## [DATA PROVIDED]
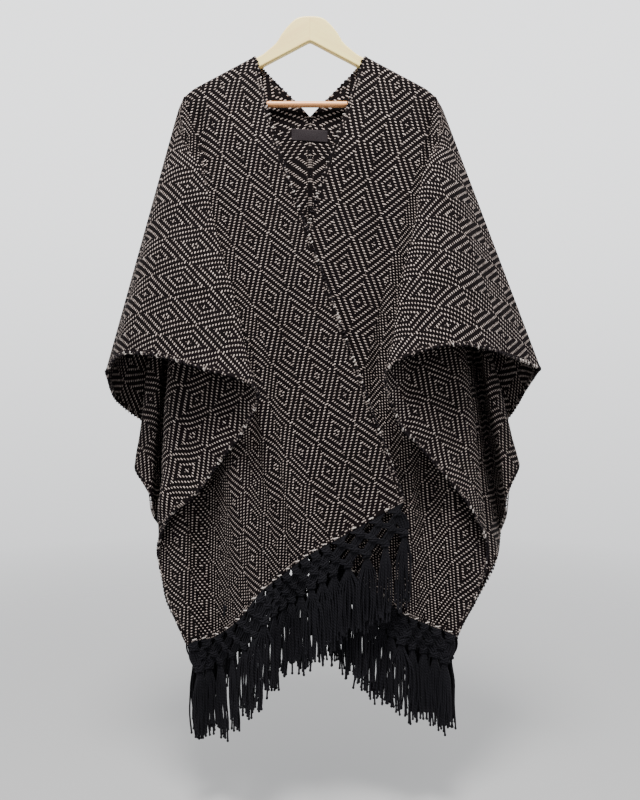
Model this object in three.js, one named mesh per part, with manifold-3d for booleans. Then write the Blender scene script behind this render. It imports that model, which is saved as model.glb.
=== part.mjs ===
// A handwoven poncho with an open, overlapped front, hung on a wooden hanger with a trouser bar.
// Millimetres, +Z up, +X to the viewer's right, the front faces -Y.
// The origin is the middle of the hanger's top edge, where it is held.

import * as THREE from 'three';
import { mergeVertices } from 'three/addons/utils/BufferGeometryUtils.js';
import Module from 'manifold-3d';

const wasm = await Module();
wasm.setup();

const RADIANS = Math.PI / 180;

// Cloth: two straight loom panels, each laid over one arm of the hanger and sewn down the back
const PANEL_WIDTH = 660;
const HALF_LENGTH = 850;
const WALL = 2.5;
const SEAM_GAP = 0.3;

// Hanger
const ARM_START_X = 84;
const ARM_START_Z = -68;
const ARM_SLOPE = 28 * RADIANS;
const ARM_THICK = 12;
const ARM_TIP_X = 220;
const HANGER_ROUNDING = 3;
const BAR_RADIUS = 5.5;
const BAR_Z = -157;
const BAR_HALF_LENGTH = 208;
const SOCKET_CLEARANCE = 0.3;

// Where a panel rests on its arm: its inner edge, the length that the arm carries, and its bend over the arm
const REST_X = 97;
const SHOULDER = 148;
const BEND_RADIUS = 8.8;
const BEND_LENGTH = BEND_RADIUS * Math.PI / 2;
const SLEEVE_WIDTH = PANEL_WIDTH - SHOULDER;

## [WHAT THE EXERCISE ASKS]
From the data above, work out how many lines contain the string "part" and reply with only the number.

## [THE SOLUTION]
2